Entropy bounds for Glass networks
Benjamin W. Wild, Roderick Edwards
TL;DR
The paper develops a rigorous method to bound the true entropy of chaotic Glass networks—models built from piecewise-linear ODEs—by enhancing Farcot's transition-graph approach with trapping regions and returning-cone analysis. It constructs progressively refined symbolic representations, TG_r and TG_r(k), that separate realizable dynamics from forbidden ones, yielding upper bounds that converge to the actual entropy $h_{\phi(\mathscr{D})}$ as refinement increases. Through an explicit 4-variable example, the authors demonstrate dramatic improvements over the original TG-based bound, moving from $0.873$ down to about $0.081$ with modest computational effort. The approach provides a practical, principled path to quantify entropy in Glass networks and supports the design of true random number generators based on deterministic chaotic circuits with thermal jitter.
Abstract
We propose that chaotic Glass networks (a class of piecewise-linear Ordinary Differential Equations) are good candidates for the design of true random number generators.
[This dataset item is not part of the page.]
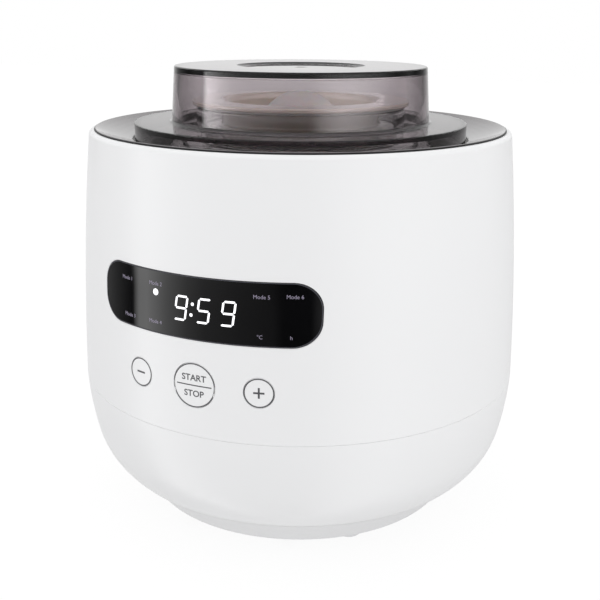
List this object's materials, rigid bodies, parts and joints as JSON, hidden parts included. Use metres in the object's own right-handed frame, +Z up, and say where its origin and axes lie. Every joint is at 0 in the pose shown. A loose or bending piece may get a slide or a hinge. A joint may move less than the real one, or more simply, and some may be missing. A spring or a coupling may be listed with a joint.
{
  "type": "yogurt maker",
  "caption": "Round white yogurt maker: heating well, glass jar with cream plug lid, smoky clear domed cover, curved black display and push-buttons.",
  "frame": {"origin": "centre of the plane that the feet stand on", "axes": "+Z up along the turned housing's axis; the control panel faces -Y; +X is the viewer's right when facing the panel"},
  "size_m": [0.2072, 0.2072, 0.2053],
  "materials": {
    "white_gloss": "polished white ABS",
    "base_white": "satin off-white PP",
    "button_white": "white caps with a grey printed ring",
    "foot_rubber": "pale grey rubber",
    "screw_steel": "zinc-plated steel",
    "trim_grey": "grey gloss ABS",
    "well_aluminium": "satin spun aluminium",
    "silicone_white": "soft translucent silicone",
    "silicone_frosted": "frosted silicone",
    "heater_silicone": "silicone heating foil",
    "insulation_felt": "needled felt",
    "jar_glass": "clear soda glass",
    "lid_cream": "cream PP",
    "smoky_clear": "smoky transparent SAN",
    "window_black": "polished black acrylic",
    "component_black": "moulded black plastic",
    "board_green": "solder-masked glass-epoxy board",
    "lamp_white": "clear LED lens",
    "relay_blue": "blue moulded case",
    "pin_brass": "plated brass",
    "cable_grey": "PVC cable sheath"
  },
  "bodies": {
    "housing": {"upper_shell": "white_gloss", "lower_shell": "white_gloss", "base_cover": "base_white", "rubber_feet": "foot_rubber", "base_screws": "screw_steel", "top_trim_ring": "trim_grey", "heating_well": "well_aluminium", "well_gasket": "silicone_white", "well_screws": "screw_steel", "heater_band": "heater_silicone", "insulation_sleeve": "insulation_felt", "sensor_bracket": "screw_steel", "temperature_sensor": "well_aluminium", "thermal_fuse": "screw_steel", "display_window": "window_black", "display_module": "component_black", "control_board": "board_green", "board_screws": "screw_steel", "indicator_leds": "lamp_white", "tact_switches": "component_black", "button_guide": "base_white", "buzzer": "component_black", "power_board": "board_green", "power_board_screws": "screw_steel", "transformer": "component_black", "relay": "relay_blue", "capacitor": "component_black", "power_inlet": "component_black", "inlet_pins": "pin_brass", "mains_leads": "cable_grey", "control_cable": "cable_grey"},
    "jar": {"glass_jar": "jar_glass"},
    "jar_lid": {"jar_lid": "lid_cream", "jar_lid_seal": "silicone_white", "vent_cap": "silicone_frosted"},
    "outer_lid": {"outer_lid": "smoky_clear"},
    "minus_key": {"button_minus": "button_white"},
    "menu_key": {"button_menu": "button_white"},
    "plus_key": {"button_plus": "button_white"}
  },
  "joints": [
    {"name": "jar_lift", "type": "slide", "parent": "housing", "child": "jar", "axis": [0, 0, 1], "range_m": [0, 0.16]},
    {"name": "jar_lid_lift", "type": "slide", "parent": "jar", "child": "jar_lid", "axis": [0, 0, 1], "range_m": [0, 0.04]},
    {"name": "outer_lid_lift", "type": "slide", "parent": "jar_lid", "child": "outer_lid", "axis": [0, 0, 1], "range_m": [0, 0.06]},
    {"name": "minus_press", "type": "slide", "parent": "housing", "child": "minus_key", "axis": [0.263, 0.9648, 0], "range_m": [0, 0.0008], "stiffness_N_per_m": 900},
    {"name": "menu_press", "type": "slide", "parent": "housing", "child": "menu_key", "axis": [0, 1, 0], "range_m": [0, 0.0008], "stiffness_N_per_m": 900},
    {"name": "plus_press", "type": "slide", "parent": "housing", "child": "plus_key", "axis": [-0.263, 0.9648, 0], "range_m": [0, 0.0008], "stiffness_N_per_m": 900}
  ]
}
A Glass network design has the advantage of involving only standard Boolean logic gates. Furthermore, an already chaotic (deterministic) system combined with random ``jitter'' due to thermal noise can be used to generate random bit sequences in a more robust way than noisy limit-cycle oscillators. Since the goal is to generate bit sequences with as large a positive entropy as possible, it is desirable to have a theoretical method to assess the irregularity of a large class of networks. We develop a procedure here to calculate good upper bounds on the entropy of a Glass network, by means of symbolic representations of the continuous dynamics. Our method improves on a result by Farcot (2006), and allows in principle for an arbitrary level of precision by refinements of the estimate, and we show that in the limiting case, these estimates converge to the true entropy of the symbolic system corresponding to the continuous dynamics. As a check on the method, we demonstrate for an example network that our upper bound after only a few refinement steps is very close to the entropy estimated from a long numerical simulation.